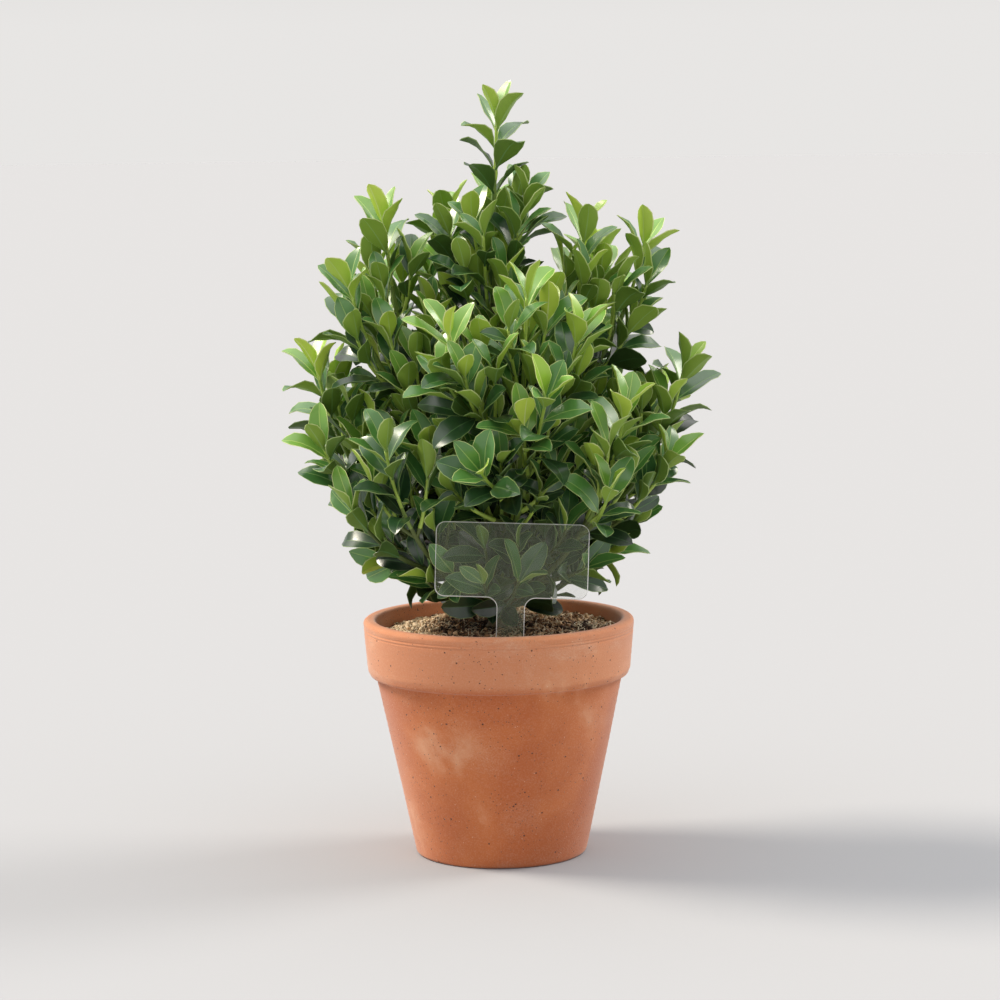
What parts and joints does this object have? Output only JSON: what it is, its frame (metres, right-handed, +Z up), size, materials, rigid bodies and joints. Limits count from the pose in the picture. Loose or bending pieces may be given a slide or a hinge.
*-*-*
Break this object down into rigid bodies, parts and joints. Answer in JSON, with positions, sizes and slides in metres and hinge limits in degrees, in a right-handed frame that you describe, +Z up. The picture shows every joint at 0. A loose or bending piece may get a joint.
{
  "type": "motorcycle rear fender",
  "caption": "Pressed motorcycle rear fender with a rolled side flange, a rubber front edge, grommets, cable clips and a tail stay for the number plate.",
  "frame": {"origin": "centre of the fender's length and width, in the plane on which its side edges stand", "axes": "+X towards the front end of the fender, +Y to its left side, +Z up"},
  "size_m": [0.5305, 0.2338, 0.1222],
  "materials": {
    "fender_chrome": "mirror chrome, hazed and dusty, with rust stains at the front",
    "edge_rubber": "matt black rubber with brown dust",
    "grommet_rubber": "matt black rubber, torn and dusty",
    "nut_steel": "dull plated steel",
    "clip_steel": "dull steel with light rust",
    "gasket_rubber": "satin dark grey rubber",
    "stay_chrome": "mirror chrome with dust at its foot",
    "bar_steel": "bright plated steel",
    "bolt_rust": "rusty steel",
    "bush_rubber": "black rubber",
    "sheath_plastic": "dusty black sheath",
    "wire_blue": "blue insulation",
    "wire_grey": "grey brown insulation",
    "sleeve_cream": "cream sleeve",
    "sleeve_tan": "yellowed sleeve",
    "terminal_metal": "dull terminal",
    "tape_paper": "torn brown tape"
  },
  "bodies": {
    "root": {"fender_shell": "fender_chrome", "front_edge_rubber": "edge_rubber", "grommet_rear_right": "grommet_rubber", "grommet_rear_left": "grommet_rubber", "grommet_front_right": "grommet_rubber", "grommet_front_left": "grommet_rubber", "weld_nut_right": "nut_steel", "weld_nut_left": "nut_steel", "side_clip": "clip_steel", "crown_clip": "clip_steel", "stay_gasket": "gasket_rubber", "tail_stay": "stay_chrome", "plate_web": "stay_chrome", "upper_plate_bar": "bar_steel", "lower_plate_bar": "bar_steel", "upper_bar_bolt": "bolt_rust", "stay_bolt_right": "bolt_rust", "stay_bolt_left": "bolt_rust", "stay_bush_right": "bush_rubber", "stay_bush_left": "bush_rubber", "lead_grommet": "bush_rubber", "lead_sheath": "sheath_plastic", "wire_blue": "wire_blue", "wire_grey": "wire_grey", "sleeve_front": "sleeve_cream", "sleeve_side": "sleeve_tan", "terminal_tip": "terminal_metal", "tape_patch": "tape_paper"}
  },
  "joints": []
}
*-*-*
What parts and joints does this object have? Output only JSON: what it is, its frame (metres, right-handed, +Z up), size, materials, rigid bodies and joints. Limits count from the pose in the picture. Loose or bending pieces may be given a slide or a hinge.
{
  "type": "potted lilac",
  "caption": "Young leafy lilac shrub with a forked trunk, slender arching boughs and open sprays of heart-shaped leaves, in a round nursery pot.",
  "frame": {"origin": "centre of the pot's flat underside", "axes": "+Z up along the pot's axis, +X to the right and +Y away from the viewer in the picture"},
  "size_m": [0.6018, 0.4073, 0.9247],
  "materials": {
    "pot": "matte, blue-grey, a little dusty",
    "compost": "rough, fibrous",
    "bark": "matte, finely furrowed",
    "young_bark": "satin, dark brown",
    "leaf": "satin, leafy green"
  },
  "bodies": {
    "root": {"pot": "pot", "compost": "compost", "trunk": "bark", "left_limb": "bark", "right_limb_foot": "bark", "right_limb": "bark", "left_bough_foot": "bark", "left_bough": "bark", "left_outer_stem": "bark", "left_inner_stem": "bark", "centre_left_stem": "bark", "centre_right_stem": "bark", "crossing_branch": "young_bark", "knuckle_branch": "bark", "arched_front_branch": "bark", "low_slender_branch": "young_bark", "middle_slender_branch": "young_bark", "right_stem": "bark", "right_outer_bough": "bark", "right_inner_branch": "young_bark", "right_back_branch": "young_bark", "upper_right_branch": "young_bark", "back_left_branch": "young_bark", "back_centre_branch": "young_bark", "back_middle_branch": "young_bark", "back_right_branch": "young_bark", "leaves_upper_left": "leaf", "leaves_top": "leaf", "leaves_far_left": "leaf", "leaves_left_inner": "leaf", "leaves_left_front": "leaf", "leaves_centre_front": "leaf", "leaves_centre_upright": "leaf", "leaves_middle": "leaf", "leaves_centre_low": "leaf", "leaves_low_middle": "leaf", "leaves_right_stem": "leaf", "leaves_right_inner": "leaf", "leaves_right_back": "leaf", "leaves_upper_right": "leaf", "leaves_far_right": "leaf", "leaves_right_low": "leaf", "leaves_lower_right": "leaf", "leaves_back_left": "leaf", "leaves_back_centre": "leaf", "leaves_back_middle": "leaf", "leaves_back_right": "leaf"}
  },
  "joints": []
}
*-*-*
• **Task description**
Copy and report every line where the word "with" is present.

• **Answer to this task**
Break this object down into rigid bodies, parts and joints. Answer in JSON, with positions, sizes and slides in metres and hinge limits in degrees, in a right-handed frame that you describe, +Z up. The picture shows every joint at 0. A loose or bending piece may get a joint.
  "caption": "Pressed motorcycle rear fender with a rolled side flange, a rubber front edge, grommets, cable clips and a tail stay for the number plate.",
    "fender_chrome": "mirror chrome, hazed and dusty, with rust stains at the front",
    "edge_rubber": "matt black rubber with brown dust",
    "clip_steel": "dull steel with light rust",
    "stay_chrome": "mirror chrome with dust at its foot",
  "caption": "Young leafy lilac shrub with a forked trunk, slender arching boughs and open sprays of heart-shaped leaves, in a round nursery pot.",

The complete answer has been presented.